BAP establishes an unambiguous "contract": for a specific application — for example, short-circuit protection with auto-reclosing — it is precisely defined which signals must be present, what they must be named, and how they must interact. If two devices from different vendors both correctly implement the same BAP, they should work together without additional manual adjustment.

At IOP 2024 in Birmingham, the BAP approach was applied in testing for the first time: typical bays (line bay, bay with sync-check, bay with breaker failure protection) were equipped with devices from different vendors, which chose their roles according to their capabilities. Functions tested included line protection, auto-reclosing, sync-check switching, breaker failure protection, and planned maintenance without taking the bay out of service (virtual isolation).

The Purpose of These Tests

IEC 61850 IOP is not a certification or a competition. It is collaborative debugging in a safe environment: manufacturers connect real equipment and software solutions to a shared test infrastructure, identify interoperability problems, and work on resolving them on the spot.
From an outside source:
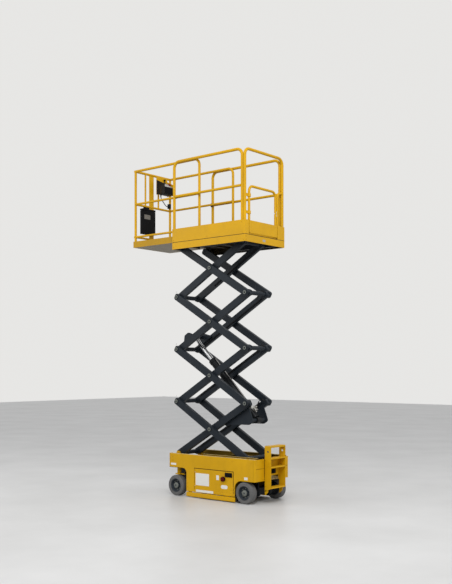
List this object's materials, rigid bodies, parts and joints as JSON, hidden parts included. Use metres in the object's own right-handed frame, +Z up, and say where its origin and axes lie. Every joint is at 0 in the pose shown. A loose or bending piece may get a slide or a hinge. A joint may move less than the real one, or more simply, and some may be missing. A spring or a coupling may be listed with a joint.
{
  "type": "scissor lift",
  "caption": "Compact electric scissor lift with crossed arm stages, a railed platform with a roll-out deck extension, swing-out trays, pothole guards and steered front wheels.",
  "frame": {"origin": "on the floor under the middle of the whole machine, with its extension out", "axes": "+X to the machine's front, where its deck extension rolls out; +Y to its left; +Z up"},
  "size_m": [2.374, 0.88, 4.742],
  "materials": {
    "yellow_paint": "satin",
    "deck_paint": "satin",
    "arm_paint": "satin",
    "running_gear": "satin",
    "cylinder_paint": "satin",
    "polished_rod": "polished",
    "tyre": "matte",
    "black_plastic": "matte",
    "battery": "matte",
    "cable": "matte"
  },
  "bodies": {
    "chassis": {"chassis_floor": "yellow_paint", "chassis_skirt_left": "yellow_paint", "chassis_skirt_right": "yellow_paint", "chassis_rear_end": "yellow_paint", "chassis_front_end": "yellow_paint", "chassis_side_frames": "yellow_paint", "base_pivot_lugs": "yellow_paint", "rear_axle": "running_gear", "battery_pack": "battery", "ladder": "yellow_paint"},
    "tray_door_left": {"tray_door_left": "yellow_paint", "ground_controls": "black_plastic"},
    "tray_door_right": {"tray_door_right": "yellow_paint"},
    "pothole_guard_left": {"pothole_guard_left": "yellow_paint"},
    "pothole_guard_right": {"pothole_guard_right": "yellow_paint"},
    "rear_wheel_left": {"tyre_rear_left": "tyre", "rim_rear_left": "running_gear"},
    "rear_wheel_right": {"tyre_rear_right": "tyre", "rim_rear_right": "running_gear"},
    "front_wheel_left": {"tyre_front_left": "tyre", "rim_front_left": "running_gear"},
    "front_wheel_right": {"tyre_front_right": "tyre", "rim_front_right": "running_gear"},
    "knuckle_left": {"knuckle_left": "running_gear"},
    "knuckle_right": {"knuckle_right": "running_gear"},
    "steering_link": {"steering_link": "running_gear"},
    "inner_1": {"inner_arm_frame_1": "arm_paint", "cylinder_lower_mount": "arm_paint"},
    "outer_1": {"outer_arms_1": "arm_paint"},
    "inner_2": {"inner_arm_frame_2": "arm_paint"},
    "outer_2": {"outer_arms_2": "arm_paint"},
    "inner_3": {"inner_arm_frame_3": "arm_paint", "cylinder_upper_mount": "arm_paint"},
    "outer_3": {"outer_arms_3": "arm_paint"},
    "inner_4": {"inner_arm_frame_4": "arm_paint"},
    "outer_4": {"outer_arms_4": "arm_paint"},
    "cylinder_barrel": {"lift_cylinder_barrel": "cylinder_paint"},
    "cylinder_rod": {"lift_cylinder_rod": "polished_rod"},
    "platform": {"platform_frame": "yellow_paint", "platform_deck": "deck_paint", "toe_boards": "yellow_paint", "platform_tracks": "deck_paint", "platform_pivot_lugs": "deck_paint", "main_rail_left": "yellow_paint", "main_rail_right": "yellow_paint", "rear_rail": "yellow_paint"},
    "gate": {"gate": "yellow_paint"},
    "extension": {"extension_deck": "deck_paint", "extension_rail_left": "yellow_paint", "extension_rail_right": "yellow_paint", "extension_front_rail": "yellow_paint", "manual_box": "black_plastic", "console_guard": "yellow_paint", "platform_console": "black_plastic", "cable_fittings": "black_plastic", "console_cable": "cable"}
  },
  "joints": [
    {"name": "scissor_lift", "type": "hinge", "parent": "chassis", "child": "inner_1", "pos_m": [0.423, 0, 0.587], "axis": [0, 1, 0], "range_deg": [-26.6, 29.2]},
    {"name": "stage_1_centre", "type": "hinge", "parent": "inner_1", "child": "outer_1", "pos_m": [-0.20404, 0, 0.96079], "axis": [0, -1, 0], "range_deg": [-53.2, 58.4]},
    {"name": "stage_1_front_pin", "type": "hinge", "parent": "outer_1", "child": "inner_2", "pos_m": [0.423, 0, 1.33458], "axis": [0, 1, 0], "range_deg": [-53.2, 58.4]},
    {"name": "stage_2_centre", "type": "hinge", "parent": "inner_2", "child": "outer_2", "pos_m": [-0.20404, 0, 1.70837], "axis": [0, -1, 0], "range_deg": [-53.2, 58.4]},
    {"name": "stage_2_front_pin", "type": "hinge", "parent": "outer_2", "child": "inner_3", "pos_m": [0.423, 0, 2.08216], "axis": [0, 1, 0], "range_deg": [-53.2, 58.4]},
    {"name": "stage_3_centre", "type": "hinge", "parent": "inner_3", "child": "outer_3", "pos_m": [-0.20404, 0, 2.45596], "axis": [0, -1, 0], "range_deg": [-53.2, 58.4]},
    {"name": "stage_3_front_pin", "type": "hinge", "parent": "outer_3", "child": "inner_4", "pos_m": [0.423, 0, 2.82975], "axis": [0, 1, 0], "range_deg": [-53.2, 58.4]},
    {"name": "stage_4_centre", "type": "hinge", "parent": "inner_4", "child": "outer_4", "pos_m": [-0.20404, 0, 3.20354], "axis": [0, -1, 0], "range_deg": [-53.2, 58.4]},
    {"name": "platform_pivot", "type": "hinge", "parent": "outer_4", "child": "platform", "pos_m": [0.33281, 0, 3.52357], "axis": [0, 1, 0], "range_deg": [-26.6, 29.2]},
    {"name": "cylinder_pivot", "type": "hinge", "parent": "inner_1", "child": "cylinder_barrel", "pos_m": [-0.83367, 0, 1.09979], "axis": [0, -1, 0], "range_deg": [-48.5, 53.2]},
    {"name": "cylinder_stroke", "type": "slide", "parent": "cylinder_barrel", "child": "cylinder_rod", "axis": [0.7007, 0, 0.7135], "range_m": [-0.335, 0.3675]},
    {"name": "extension_slide", "type": "slide", "parent": "platform", "child": "extension", "axis": [1, 0, 0], "range_m": [-0.794, 0]},
    {"name": "gate_hinge", "type": "hinge", "parent": "platform", "child": "gate", "pos_m": [-0.945, 0.326, 3.9], "axis": [0, 0, 1], "range_deg": [0, 90]},
    {"name": "tray_door_left_hinge", "type": "hinge", "parent": "chassis", "child": "tray_door_left", "pos_m": [-0.0205, 0.3843, 0.26], "axis": [0, 0, -1], "range_deg": [0, 110]},
    {"name": "tray_door_right_hinge", "type": "hinge", "parent": "chassis", "child": "tray_door_right", "pos_m": [-0.0205, -0.3843, 0.26], "axis": [0, 0, 1], "range_deg": [0, 110]},
    {"name": "pothole_guard_left_hinge", "type": "hinge", "parent": "chassis", "child": "pothole_guard_left", "pos_m": [-0.3, 0.368, 0.1062], "axis": [-1, 0, 0], "range_deg": [0, 80]},
    {"name": "pothole_guard_right_hinge", "type": "hinge", "parent": "chassis", "child": "pothole_guard_right", "pos_m": [-0.3, -0.368, 0.1062], "axis": [1, 0, 0], "range_deg": [0, 80]},
    {"name": "rear_wheel_left_spin", "type": "hinge", "parent": "chassis", "child": "rear_wheel_left", "pos_m": [-0.9, 0.328, 0.146], "axis": [0, 1, 0], "continuous": true},
    {"name": "rear_wheel_right_spin", "type": "hinge", "parent": "chassis", "child": "rear_wheel_right", "pos_m": [-0.9, -0.328, 0.146], "axis": [0, 1, 0], "continuous": true},
    {"name": "steering", "type": "hinge", "parent": "chassis", "child": "knuckle_left", "pos_m": [0.341, 0.3, 0.35], "axis": [0, 0, 1], "range_deg": [-60, 60]},
    {"name": "steering_right", "type": "hinge", "parent": "chassis", "child": "knuckle_right", "pos_m": [0.341, -0.3, 0.35], "axis": [0, 0, 1], "range_deg": [-60, 60]},
    {"name": "steering_link_pivot", "type": "hinge", "parent": "knuckle_left", "child": "steering_link", "pos_m": [0.241, 0.3, 0.32], "axis": [0, 0, 1], "range_deg": [-60, 60]},
    {"name": "front_wheel_left_spin", "type": "hinge", "parent": "knuckle_left", "child": "front_wheel_left", "pos_m": [0.341, 0.328, 0.146], "axis": [0, 1, 0], "continuous": true},
    {"name": "front_wheel_right_spin", "type": "hinge", "parent": "knuckle_right", "child": "front_wheel_right", "pos_m": [0.341, -0.328, 0.146], "axis": [0, 1, 0], "continuous": true}
  ],
  "couplings": [
    {"joint": "stage_1_centre", "follows": "scissor_lift", "ratio": 2},
    {"joint": "stage_1_front_pin", "follows": "scissor_lift", "ratio": 2},
    {"joint": "stage_2_centre", "follows": "scissor_lift", "ratio": 2},
    {"joint": "stage_2_front_pin", "follows": "scissor_lift", "ratio": 2},
    {"joint": "stage_3_centre", "follows": "scissor_lift", "ratio": 2},
    {"joint": "stage_3_front_pin", "follows": "scissor_lift", "ratio": 2},
    {"joint": "stage_4_centre", "follows": "scissor_lift", "ratio": 2},
    {"joint": "platform_pivot", "follows": "scissor_lift", "ratio": 1},
    {"joint": "cylinder_pivot", "follows": "scissor_lift", "ratio": 1.82},
    {"joint": "cylinder_stroke", "follows": "scissor_lift", "m_per_rad": 0.72},
    {"joint": "steering_right", "follows": "steering", "ratio": 1},
    {"joint": "steering_link_pivot", "follows": "steering", "ratio": -1}
  ]
}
Results are not published in a "pass/fail" format — instead, participants receive detailed technical reports on identified incompatibilities.

The shift to BAP testing means moving from the question "can devices exchange data?" to the question "can devices jointly perform a specific protection or control function?" — which is much closer to the real requirements of the power system.

How to Participate

IOP 2026 is an in-person multi-day event. Exact dates and location will be announced separately; Europe, autumn 2026 is planned. Registration is open.